To continue the study it would be useful to ask the class what questions they have about ANZAC Day. Once again questions might be answered by class members if that think they have some idea to share - their answers will provide further evidence of their prior understandings. Select out a few key questions for the class to research or break the class into small groups to research questions. For any questions selected there needs to be resource material available.

The scope of the study will focus not only on the siege at Gallipoli and the Western Front but could represent all the wars NZ as been involved in as well as philosophical discussions on war. This will depend on the age of the students.

For those teachers who make use of the ideas of multiple intelligences, or integrated studies, it is worth while developing questions, or tasks, that make use of the various ways of experiencing or expressing the study.
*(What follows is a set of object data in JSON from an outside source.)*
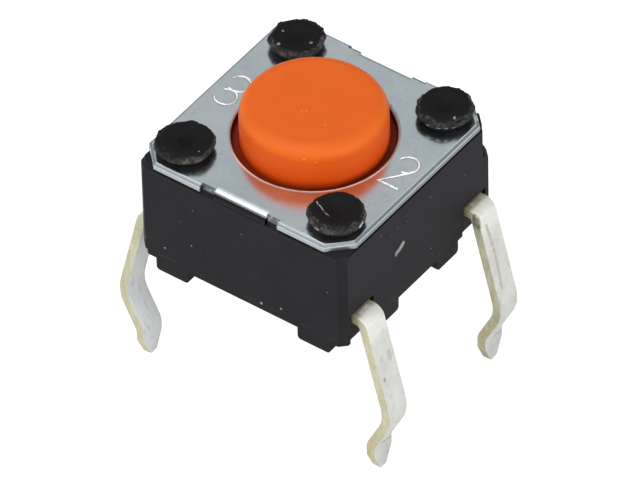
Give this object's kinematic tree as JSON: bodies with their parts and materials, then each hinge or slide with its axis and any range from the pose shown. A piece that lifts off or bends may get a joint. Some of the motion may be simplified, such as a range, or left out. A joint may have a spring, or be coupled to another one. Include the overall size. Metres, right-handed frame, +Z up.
{
  "type": "tactile push button switch",
  "caption": "Square push button switch for through-hole boards: black moulded body, staked sheet metal cover, round orange plunger and kinked snap-in terminals.",
  "frame": {"origin": "centre of the body on the plane of the standoff feet, where the switch meets the board", "axes": "+Z up to the plunger, +X through one terminal side, +Y through one side where the cover's tab is bent down"},
  "size_m": [0.008, 0.006, 0.0082],
  "materials": {
    "housing_plastic": "moulded black, satin",
    "cover_sheet": "satin stamped sheet",
    "plunger_plastic": "moulded orange, satin",
    "dome_spring": "bright spring sheet",
    "terminal_plating": "silver plated, lightly stained"
  },
  "bodies": {
    "base": {"housing": "housing_plastic", "cover_plate": "cover_sheet", "snap_dome": "dome_spring", "outer_contact_frame": "terminal_plating", "centre_contact_frame": "terminal_plating"},
    "button": {"plunger": "plunger_plastic"}
  },
  "joints": [
    {"name": "plunger_slide", "type": "slide", "parent": "base", "child": "button", "axis": [0, 0, -1], "range_m": [0, 0.00025], "stiffness_N_per_m": 6400, "deforming": ["snap_dome"]}
  ]
}
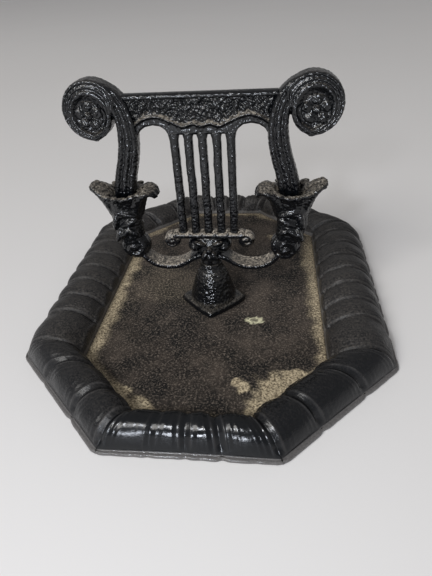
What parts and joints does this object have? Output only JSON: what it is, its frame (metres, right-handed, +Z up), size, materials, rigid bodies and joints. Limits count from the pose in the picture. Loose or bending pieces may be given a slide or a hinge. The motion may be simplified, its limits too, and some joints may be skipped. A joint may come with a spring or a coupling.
{
  "type": "boot scraper",
  "caption": "Antique cast-iron lyre boot scraper: scroll-ended lyre with horns and strings, fixed by a screw in an elongated octagonal mud tray with a gadrooned rim",
  "frame": {"origin": "middle of the rectangle that the tray stands on, on the ground", "axes": "+Z up, X across the width and the lyre, Y along the tray's length with the front at -Y"},
  "size_m": [0.305, 0.381, 0.2027],
  "materials": {
    "lyre_iron": "black oil gloss paint over cast iron, hammered and orange-peel texture, dust in the hollows",
    "tray_rim_iron": "worn black paint over cast iron, satin to gloss, dusty, lip rubbed to bare grey-brown iron",
    "tray_floor_iron": "rusted sand-cast iron with sandy dirt along its edges",
    "screw_steel": "dull oxidised steel"
  },
  "bodies": {
    "root": {"tray_floor": "tray_floor_iron", "rim_back_right": "tray_rim_iron", "rim_back": "tray_rim_iron", "rim_back_left": "tray_rim_iron", "rim_left": "tray_rim_iron", "rim_front_left": "tray_rim_iron", "rim_front": "tray_rim_iron", "rim_front_right": "tray_rim_iron", "rim_right": "tray_rim_iron", "lyre_foot": "lyre_iron", "lyre_trunk": "lyre_iron", "lyre_heart": "lyre_iron", "string_bridge": "lyre_iron", "crossbar": "lyre_iron", "string_1": "lyre_iron", "string_2": "lyre_iron", "string_3": "lyre_iron", "string_4": "lyre_iron", "string_5": "lyre_iron", "bridge_curl_left": "lyre_iron", "tail_left": "lyre_iron", "horn_curl_left": "lyre_iron", "horn_left": "lyre_iron", "horn_mouth_left": "lyre_iron", "arm_left": "lyre_iron", "volute_left": "lyre_iron", "bridge_curl_right": "lyre_iron", "tail_right": "lyre_iron", "horn_curl_right": "lyre_iron", "horn_right": "lyre_iron", "horn_mouth_right": "lyre_iron", "arm_right": "lyre_iron", "volute_right": "lyre_iron", "rosette_left_front": "lyre_iron", "rosette_left_back": "lyre_iron", "rosette_right_front": "lyre_iron", "rosette_right_back": "lyre_iron", "fixing_screw": "screw_steel"}
  },
  "joints": []
}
There could be data ( maths) about casualties to be discovered; in the language area students could write descriptions using their research about the either Gallipoli or the Western Front, or write letters home to their parents telling how bad the situation is; for art they could recreate scenes, research uniforms, and paint images of war; for music there are war songs to discovered and learn; for drama scenes could recreated. At the very least they could draw red poppies and white crosses and make a small display for the wall with a few important comments or poems about war. Some students may have access to great grandparents who they might be able to interview about World War Two.

After ANZAC day itself students may have further ideas to discuss. Many class members may have been to an ANZAC ceremony.
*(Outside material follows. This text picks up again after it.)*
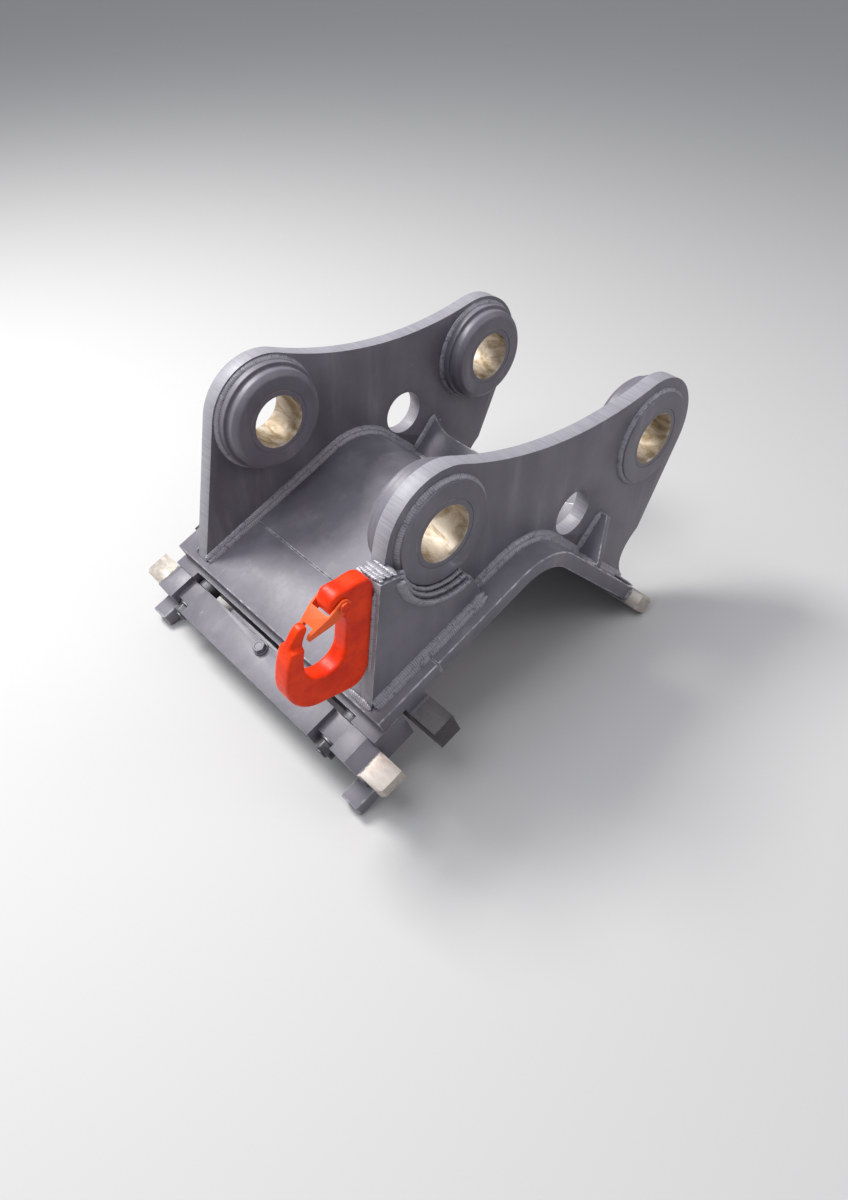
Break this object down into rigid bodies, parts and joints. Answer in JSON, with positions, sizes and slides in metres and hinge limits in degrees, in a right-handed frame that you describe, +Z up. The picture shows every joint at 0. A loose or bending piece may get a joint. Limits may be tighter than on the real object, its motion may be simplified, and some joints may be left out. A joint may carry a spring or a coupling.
{
  "type": "quick coupler",
  "caption": "Mechanical quick coupler for an excavator: welded saddle, two side plates with bushed pin bosses, rear bar, sprung locking bar with prongs, and a latched lifting hook.",
  "frame": {"origin": "centre of the bounding box's bottom face; the coupler stands on its two lock lugs and on the rear bar", "axes": "+X from the locking bar at the nose to the rear bar, +Y to the left side, +Z up; the lifting hook is on the right (-Y) side"},
  "size_m": [0.8152, 0.612, 0.4578],
  "materials": {
    "slate_paint": "satin slate-grey paint over rolled and welded plate, worn bare at the bar ends",
    "bush_steel": "turned, with a straw-coloured film",
    "zinc_steel": "dull plated",
    "spring_steel": "oiled black",
    "hook_paint": "orange-red powder coat on a forging"
  },
  "bodies": {
    "coupler_frame": {"saddle_nose_plate": "slate_paint", "saddle_plate": "slate_paint", "rear_bar": "slate_paint", "side_plate_right": "slate_paint", "side_plate_left": "slate_paint", "front_boss_right": "slate_paint", "front_boss_left": "slate_paint", "rear_boss_right": "slate_paint", "rear_boss_left": "slate_paint", "front_bush_right": "bush_steel", "front_bush_left": "bush_steel", "rear_bush_right": "bush_steel", "rear_bush_left": "bush_steel", "cheek_plate": "slate_paint", "hook_pad": "slate_paint", "gusset_right": "slate_paint", "gusset_left": "slate_paint", "cross_rib": "slate_paint", "nose_beam": "slate_paint", "anvil_bar": "slate_paint", "guide_sleeve_right": "zinc_steel", "guide_sleeve_left": "zinc_steel", "lifting_hook": "hook_paint", "latch_pin": "zinc_steel", "latch_spring": "spring_steel", "lock_spring_right": "spring_steel", "lock_spring_left": "spring_steel"},
    "locking_bar": {"locking_bar": "slate_paint", "lock_lug_right": "slate_paint", "lock_lug_left": "slate_paint", "slot_strip": "slate_paint", "strip_bolt": "zinc_steel", "guide_rod_right": "zinc_steel", "guide_rod_left": "zinc_steel", "front_washer_right": "zinc_steel", "front_washer_left": "zinc_steel", "front_nut_right": "zinc_steel", "front_nut_left": "zinc_steel", "spring_collar_right": "zinc_steel", "spring_collar_left": "zinc_steel", "back_nut_right": "zinc_steel", "back_nut_left": "zinc_steel"},
    "hook_latch": {"hook_latch": "hook_paint"}
  },
  "joints": [
    {"name": "locking_bar_slide", "type": "slide", "parent": "coupler_frame", "child": "locking_bar", "axis": [-0.9274, 0, -0.3741], "range_m": [0, 0.014], "stiffness_N_per_m": 5000, "springref_m": -0.03, "deforming": ["lock_spring_right", "lock_spring_left"]},
    {"name": "hook_latch_hinge", "type": "hinge", "parent": "coupler_frame", "child": "hook_latch", "pos_m": [-0.31898, -0.20615, 0.34916], "axis": [0, -1, 0], "range_deg": [0, 46], "stiffness_Nm_per_rad": 0.08, "springref_deg": -28.65}
  ]
}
Following ANZAC Day research, art and language tasks will need to be completed and displayed.

A repeat of the first 'prior knowledge' test will show students how much they have learned.

ANZAC Day is a good example of an 'emergent' curriculum or what was once called a 'teachable moment.
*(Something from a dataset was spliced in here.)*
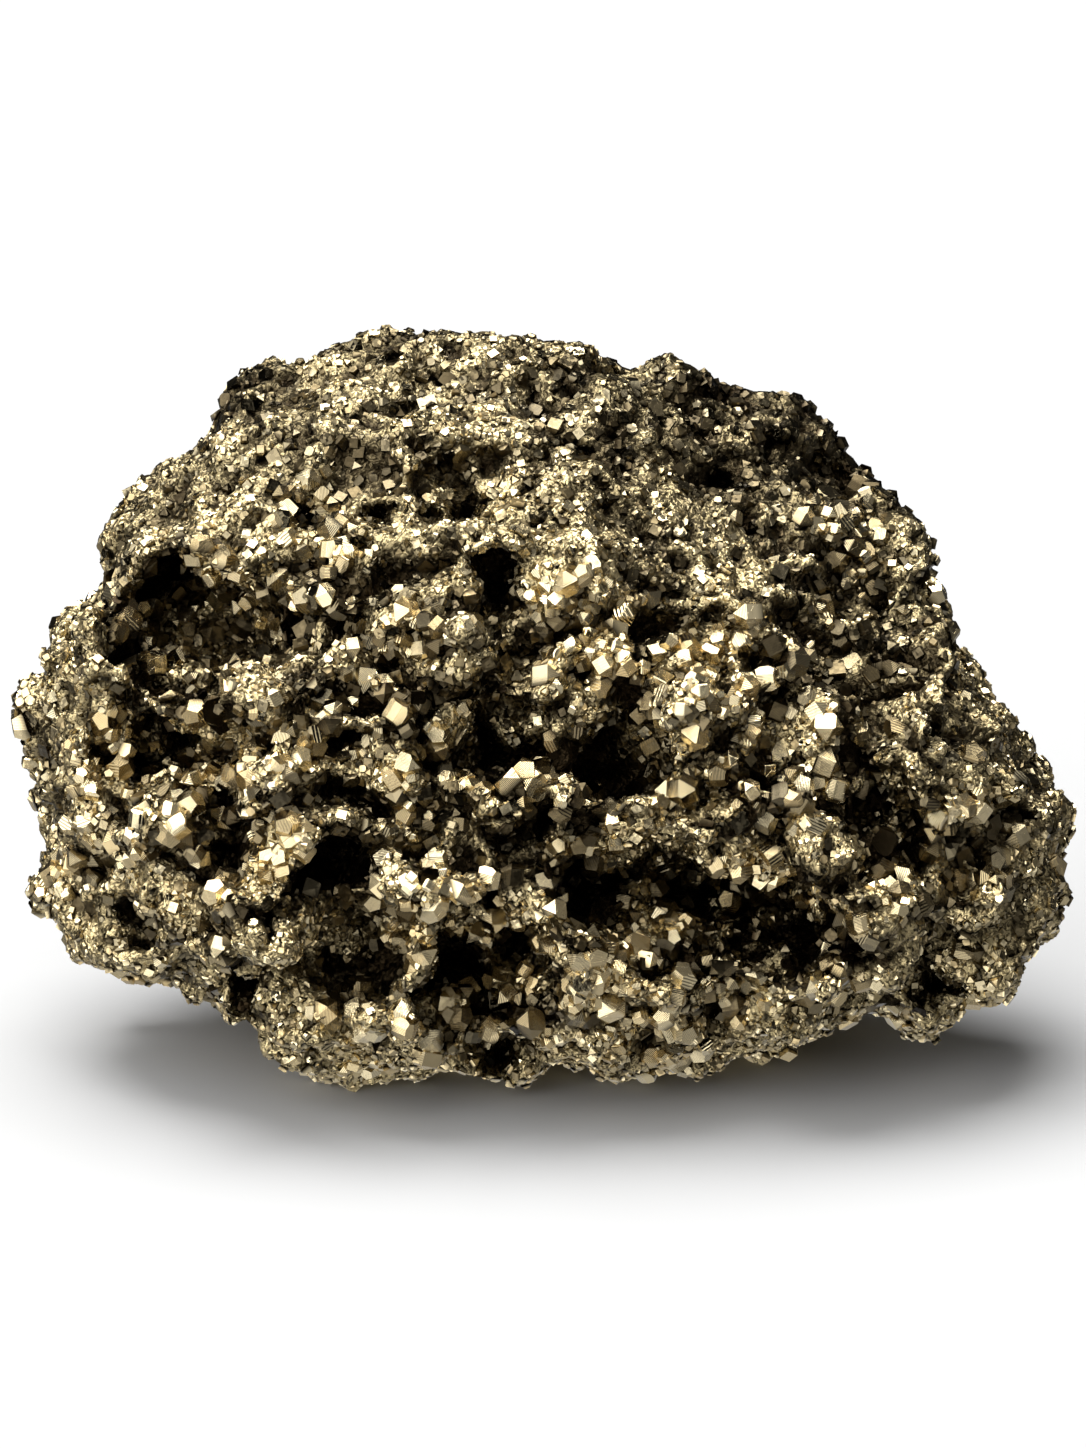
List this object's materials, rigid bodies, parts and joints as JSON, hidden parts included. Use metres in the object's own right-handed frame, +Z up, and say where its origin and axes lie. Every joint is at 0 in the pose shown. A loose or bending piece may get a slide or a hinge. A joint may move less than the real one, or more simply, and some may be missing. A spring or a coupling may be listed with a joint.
{
  "type": "pyrite specimen",
  "caption": "Natural lump of intergrown pyrite crystals with a fine grained crust, ledges and deep crystal-lined hollows, resting on a broken level underside.",
  "frame": {"origin": "middle of the bounding box's base, on the surface that the lump stands on", "axes": "+X to the viewer's right along the lump's longest extent, +Y away from the viewer, +Z up"},
  "size_m": [0.1062, 0.0726, 0.0738],
  "materials": {
    "pyrite": "bright pale brassy metallic crystal faces, darker and browner in the hollows"
  },
  "bodies": {
    "root": {"pyrite_cluster": "pyrite"}
  },
  "joints": []
}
Too good not to make use of.

2 comments:

tim said...

Bruce,

Last year I finished an ANZAC unit with something I called a "Trench Day".

We had been studying a series of resources on Gallipoli, diary entries and the like - and I was trying to get the students to imagine what it might have been like.

Trench Day involved the class tipping all the desks on the side - making a makeshift arrangement of "trenches" - with lots of paper to cover and create foxholes.

I had arrived a bit earlier and cranked the heaters up - and had also made a soundscape with some opensource audio clips, edited with Audacity. This ran for about 15 minutes on a loop - and had mosquitos, rain, wind - gun shots, people shouting, rifle cracks.

Students were arranged in 'squads' and we worked the entire day in these trenches, including eating lunch and morning tea in crowded conditions. I gave out some ANZAC biscuits for good measure. The day was mainly literacy work - diary writing and such, difficult to do group maths work.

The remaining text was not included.